[begin Recorded data]

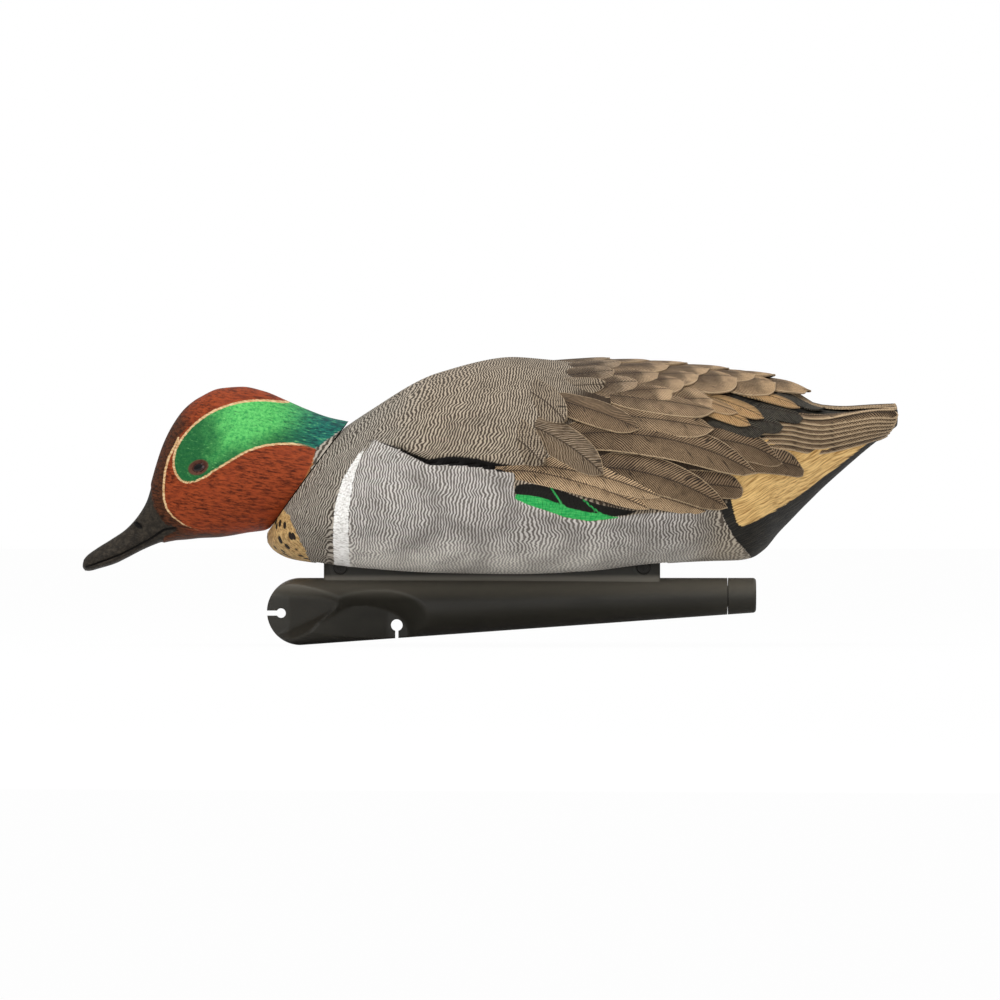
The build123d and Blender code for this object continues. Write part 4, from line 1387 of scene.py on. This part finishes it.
def feather_paint():
    material, shader = new_material("feather_paint", 0.6)
    at = place()
    along, across, rim = mark("along"), mark("across"), mark("rim")
    tone, edge = mark("tone"), mark("edge")
    away = calc("ABSOLUTE", across)
    slant = calc("MULTIPLY_ADD", away, -1.05, along)
    slow = speckle(at, 7.0, 1.0)
    barbs = waves(shifted(slant, slow, 2.4), 1.05)
    barb_lines = soft(shifted(barbs, speckle(at, 1.1), 0.8), 0.3, 0.85)
    blotch = speckle(at, 5.0, 3.0)
    brown = coat(tone, colour(118, 95, 72), colour(226, 192, 151))
    deep = coat(tone, colour(42, 29, 18), colour(76, 54, 34))
    mixed = coat(times(barb_lines, 0.8), brown, deep)
    mixed = coat(times(soft(blotch, 0.5, 0.8), 0.5), mixed, deep)
    shade = times(soft(rim, 0.9, 3.2), soft(away, 3.6, 0.2))
    mixed = coat(times(shade, 0.35), mixed, deep)
    like_body = soft(mark("bars"), 0.7, 0.9)
    phase = calc("MULTIPLY_ADD", calc("SUBTRACT", mark("flow"), slant), like_body, slant)
    bars = wavy_bars(at, phase, FEATHER_BARS)
    pale = coat(tone, colour(134, 116, 94), colour(196, 180, 158))
    barred = coat(bars, pale, colour(62, 50, 38))
    mixed = coat(mark("bars"), mixed, barred)
    strokes = soft(shifted(barbs, speckle(at, 1.2), 1.2), 0.4, 0.9)
    buff = coat(strokes, colour(206, 166, 114), colour(118, 84, 50))
    black = coat(strokes, colour(16, 15, 13), colour(92, 86, 74))
    mixed = coat(mark("buff"), mixed, buff)
    mixed = coat(mark("black"), mixed, black)
    # Painted shade: darker where a neighbour covers the feather and toward its root, with the barbs showing
    # through.
    painted_shade = shifted(shifted(mark("painted_shade"), blotch, 0.4), barb_lines, 0.55)
    painted_shade = times(painted_shade, calc("SUBTRACT", 1.0, mark("black")))
    shadow = coat(barb_lines, deep, colour(24, 16, 9))
    mixed = coat(times(soft(painted_shade, 0.1, 1.0), 0.88), mixed, shadow)
    gaps = speckle(splits_place(slant, across), 1.0)
    splits = times(soft(gaps, 0.66, 0.71), 0.8)
    mixed = coat(splits, mixed, colour(30, 21, 14))
    shaft = soft(away, 0.45, 0.12)
    mixed = coat(times(shaft, 0.7), mixed, colour(40, 29, 20))
    frayed = shifted(rim, speckle(at, 1.3, 2.0), 0.8)
    reach = calc("MULTIPLY_ADD", edge, 0.3, 0.28)
    line = soft(frayed, reach, calc("SUBTRACT", reach, 0.3))
    share = calc("MINIMUM", edge, 1.0)
    mixed = coat(times(line, share), mixed, colour(198, 172, 138))
    grain = shifted(calc("SUBTRACT", 1.0, barbs), speckle(at, 0.6), 0.5)
    return painted(material, shader, mixed, calc("MULTIPLY_ADD", splits, -2.0, grain), 0.28, grain, 0.2)


def splits_place(slant, across):
    """Where barbs part, the gap runs along them: long down the slant and narrow across it."""
    return vector(times(slant, 0.62), times(across, 0.16))


# %% [markdown]
# ## Head paint
# Chestnut, with a bright green patch from the eye to the nape, edged in cream. The paint is stroked
# on with a dry brush along the feathers, so fine streaks run back from the bill. The green is darkest
# at the eye and turns blue at the nape. The bill and the front of the face are nearly black.

# %% Mix the head paint


def head_paint():
    material, shader = new_material("head_paint", 0.55, 0.12)
    at = place()
    x, z = along_and_up(at)
    strokes = speckle(stretched(at, (0.2, 0.35, 1.0), -0.15), 0.7, 3.0, 0.75)
    fine = speckle(at, 1.1, 3.0, 0.7)
    blotch = speckle(at, 7.0, 2.0)
    streaks = soft(strokes, 0.36, 0.68)
    chestnut = coat(streaks, colour(156, 68, 32), colour(70, 22, 4))
    ruddy = times(soft(blotch, 0.48, 0.70), 0.45)
    chestnut = coat(ruddy, chestnut, colour(146, 60, 30))
    face = coat(streaks, colour(88, 48, 26), colour(28, 12, 4))
    front = soft(shifted(x, blotch, 8.0), -108.0, -119.0)
    cheek = ragged("cheek", fine, 0.8, 0.15, -0.15)
    mixed = coat(cheek, coat(front, chestnut, face), chestnut)
    chin = times(soft(z, 4.2, 1.6), soft(x, -88.0, -104.0))
    mixed = coat(chin, mixed, face)
    mixed = coat(green_share(fine), mixed, green_colour(at, x, z, strokes, fine))
    cream_gap = shifted(mark("cream"), fine, 0.7)
    fade = soft(mark("line_way"), 1.0, 0.72)
    cream = times(soft(cream_gap, 0.55, 0.28), fade)
    cream = times(cream, soft(x, -66.0, -76.0))
    mixed = coat(cream, mixed, coat(streaks, colour(228, 198, 152), colour(178, 126, 76)))
    seam_gap = shifted(calc("ABSOLUTE", mark("collar")), fine, 0.9)
    seam = times(soft(seam_gap, 0.8, 0.2), soft(z, 33.0, 29.0))
    mixed = coat(times(seam, 0.6), mixed, colour(176, 124, 70))
    bars = wavy_bars(at, mark("flow"), COLLAR_BARS)
    collar = ragged("collar", strokes, 2.2, 0.25, -0.25)
    barred = coat(times(bars, 0.95), PALE_BREAST, DARK_BREAST)
    mixed = coat(collar, mixed, barred)
    mottle = speckle(at, 1.6, 4.0, 0.7)
    horn = coat(soft(mottle, 0.35, 0.75), colour(34, 30, 25), colour(64, 57, 48))
    # Painted shade: the mouth line is painted near black, for the shade in the groove between the mandibles.
    mouth_shade = soft(mark("mouth"), 0.65, 0.25)
    horn = coat(mouth_shade, horn, colour(14, 11, 9))
    horn = coat(soft(mark("nostril"), 1.0, 0.8), horn, colour(10, 8, 7))
    bill = ragged("bill", fine, 1.6, 0.4, -0.4)
    mixed = coat(bill, mixed, horn)
    rim = soft(mark("eye"), 1.36, 1.12)
    mixed = coat(rim, mixed, coat(fine, colour(112, 72, 56), colour(60, 36, 28)))
    return painted(material, shader, mixed, shifted(strokes, fine, 0.4), 0.34, strokes, 0.24)


def green_share(fine):
    return ragged("green", fine, 0.5, 0.15, -0.15)


def green_colour(at, x, z, strokes, fine):
    """Bright in the middle, dark at the eye, blue at the nape."""
    bright = coat(soft(fine, 0.38, 0.68), colour(98, 196, 102), colour(52, 152, 76))
    blotch = speckle(at, 6.0, 2.0)
    eye_end = soft(shifted(x, blotch, 12.0), -95.0, -110.0)
    height = calc("MULTIPLY_ADD", x, -0.35, z)
    low_end = soft(shifted(height, blotch, 10.0), 73.0, 62.0)
    dark = calc("MAXIMUM", eye_end, low_end)
    mixed = coat(times(dark, 0.85), bright, colour(4, 70, 38))
    nape = soft(shifted(x, strokes, 14.0), -84.0, -62.0)
    blue = coat(soft(strokes, 0.4, 0.65), colour(26, 112, 94), colour(2, 34, 54))
    mixed = coat(nape, mixed, blue)
    flecks = soft(strokes, 0.54, 0.70)
    mixed = coat(times(flecks, 0.6), mixed, colour(10, 76, 50))
    glints = soft(strokes, 0.42, 0.28)
    mixed = coat(times(glints, 0.4), mixed, colour(150, 226, 140))
    return mixed


# %% [markdown]
# ## Eyes, keel and small parts
# The eyes are black glass in a brown ring, under a clear coat. The keel is moulded in one dark olive
# plastic with a satin skin, slightly grained and scuffed paler in places, with painted light that
# makes a paler band along the top of its tube.

# %% Mix the other finishes


def eye_gloss():
    material, shader = new_material("eye_gloss", 0.18, 0.3)
    shader.inputs["Coat Weight"].default_value = 0.08
    shader.inputs["Coat Roughness"].default_value = 0.05
    ring = mark("from_pupil")
    iris = coat(speckle(place(), 0.5), colour(74, 36, 28), colour(40, 20, 16))
    mixed = coat(soft(ring, 0.62, 0.5), iris, colour(6, 5, 5))
    smears = speckle(place(), 1.5, 2.0)
    return painted(material, shader, mixed, smears, 0.01, smears, 0.08)


def keel_plastic():
    material, shader = new_material("keel_plastic", 0.46, 0.32)
    at = place()
    cloud = speckle(stretched(at, (0.3, 1.0, 1.0)), 6.0, 4.0, 0.6)
    mixed = coat(cloud, colour(34, 32, 26), colour(50, 47, 39))
    scuffs = soft(speckle(stretched(at, (0.12, 1.0, 1.0)), 1.0, 4.0, 0.75), 0.66, 0.8)
    mixed = coat(times(scuffs, 0.35), mixed, colour(84, 80, 70))
    z = along_and_up(at)[1]
    # Painted light: a paler band along the top of the tube, where light from above would fall on it.
    painted_top_light = times(soft(z, -23.0, -15.5), soft(z, -12.5, -14.5))
    mixed = coat(times(painted_top_light, 0.85), mixed, colour(118, 113, 102))
    return painted(material, shader, mixed, speckle(at, 0.45, 2.0), 0.04, cloud, 0.2)


def grained(name, base, other, size, roughness, metallic=0.0, depth=0.05):
    """A plain finish with two close colours and a fine grain."""
    material, shader = new_material(name, roughness)
    shader.inputs["Metallic"].default_value = metallic
    grain = speckle(place(), size, 3.0, 0.6)
    return painted(material, shader, coat(grain, base, other), grain, depth, grain, 0.2)


hull, feather_coat, head_coat = hull_paint(), feather_paint(), head_paint()
gloss, plastic = eye_gloss(), keel_plastic()
steel = grained("blacked_steel", colour(46, 44, 40), colour(30, 28, 25), 0.4, 0.4, 0.3, 0.02)
rubber = grained("plug_rubber", colour(30, 30, 30), colour(46, 46, 44), 0.8, 0.6)
sand = grained("dry_sand", colour(196, 168, 124), colour(132, 104, 70), 0.5, 0.9, 0.0, 0.3)
foam = grained("white_foam", colour(226, 226, 220), colour(196, 196, 188), 0.9, 0.8, 0.0, 0.2)

# %% [markdown]
# ## Hand out the finishes and set the pieces on their bodies
# The body, head, eyes and keel take the place of the working model's plain shells, and the rest of
# the working pieces stay and get a finish. Each new piece rides on the hull or the head, so it moves
# with them when the head turns.

# %% Dress and ride


def dress(piece, material):
    piece.data.materials.clear()
    piece.data.materials.append(material)


RIDERS = [
    # piece, finish, body, slot, replaced pieces
    (body, hull, "hull", "hull_paint", ["body_shell"]),
    (wing, feather_coat, "hull", "hull_paint", []),
    (coverts, feather_coat, "hull", "hull_paint", []),
    (rump, feather_coat, "hull", "hull_paint", []),
    (back, feather_coat, "hull", "hull_paint", []),
    (tail, feather_coat, "hull", "hull_paint", []),
    (head, head_coat, "head", "head_paint", ["head_shell"]),
    (left_eye, gloss, "head", "eye_gloss", ["left_eye"]),
    (right_eye, gloss, "head", "eye_gloss", ["right_eye"]),
    (keel, plastic, "hull", "keel_plastic", ["keel_shell"]),
    (sand_fill, sand, "hull", "sand", ["ballast_sand"]),
]
for piece, finish, rider_body, slot, replaced in RIDERS:
    dress(piece, finish)
    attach(piece, rider_body)
    if replaced:
        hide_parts(*replaced)
CARRIED = {
    "keel_end_plug": plastic, "keel_screws": steel, "hull_plug": rubber, "ballast_divider": foam
}
for name, finish in CARRIED.items():
    dress(frame["nodes"][name], finish)

# %% [markdown]
# ## Floor, light and camera
# A plain white studio: a pale floor just under the keel, a large soft light above, a broad fill
# from the front, and a level view of the bird's left side through a long lens.

# %% Set the studio
FLOOR_GAP = 0.3
FLOOR_Z = keel_low.z - FLOOR_GAP
clear_selection()
bpy.ops.mesh.primitive_plane_add(size=16, location=(0, 0, FLOOR_Z * MM))
floor = bpy.context.object
floor.name = "studio_floor"
floor_paint, floor_shader = new_material("studio_white", 0.9, 0.0)
floor_shader.inputs["Base Color"].default_value = (0.8, 0.8, 0.8, 1)
glow = tree.nodes.new("ShaderNodeEmission")
rays = tree.nodes.new("ShaderNodeLightPath")
blend = tree.nodes.new("ShaderNodeMixShader")
fill(blend.inputs[0], times(rays.outputs["Is Camera Ray"], 0.97))
tree.links.new(floor_shader.outputs[0], blend.inputs[1])
tree.links.new(glow.outputs[0], blend.inputs[2])
tree.links.new(blend.outputs[0], tree.nodes["Material Output"].inputs["Surface"])
dress(floor, floor_paint)


def soft_light(name, location, size, power, target=(0, 0, 0.01)):
    bpy.ops.object.light_add(type="AREA", location=location)
    light = bpy.context.object
    light.name = name
    light.data.size, light.data.energy = size, power
    direction = Vector(target) - Vector(location)
    light.rotation_euler = direction.to_track_quat("-Z", "Y").to_euler()
    return light


soft_light("sky_panel", (-0.25, -0.6, 1.2), 0.6, 10.8)
soft_light("front_panel", (-0.3, -1.9, 0.28), 1.0, 7.5)
world = bpy.data.worlds.new("studio")
bpy.context.scene.world = world
world.use_nodes = True
tree = world.node_tree
backdrop = tree.nodes["Background"]
_, up = along_and_up(tree.nodes.new("ShaderNodeTexCoord").outputs["Generated"])
rays = tree.nodes.new("ShaderNodeLightPath")
dome = calc("MULTIPLY_ADD", soft(up, -0.05, 0.9), 0.36, 0.37)
fill(backdrop.inputs["Strength"], calc("MAXIMUM", dome, rays.outputs["Is Camera Ray"]))
backdrop.inputs["Color"].default_value = (1, 1, 1, 1)

CAMERA_DISTANCE, FRAME_WIDTH = 4.0, 0.375
bpy.ops.object.camera_add(location=(0.003, -CAMERA_DISTANCE, 0.015), rotation=(math.pi / 2, 0, 0))
camera = bpy.context.object
camera.data.sensor_width = 36
camera.data.lens = 36 * CAMERA_DISTANCE / FRAME_WIDTH
camera.data.clip_end = 50
scene = bpy.context.scene
scene.camera = camera
scene.view_settings.view_transform = "Standard"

[end Recorded data]

**Problem description**:
State the count of lines above containing the string "finishes", and add nothing to it.

**Expected answer**:
3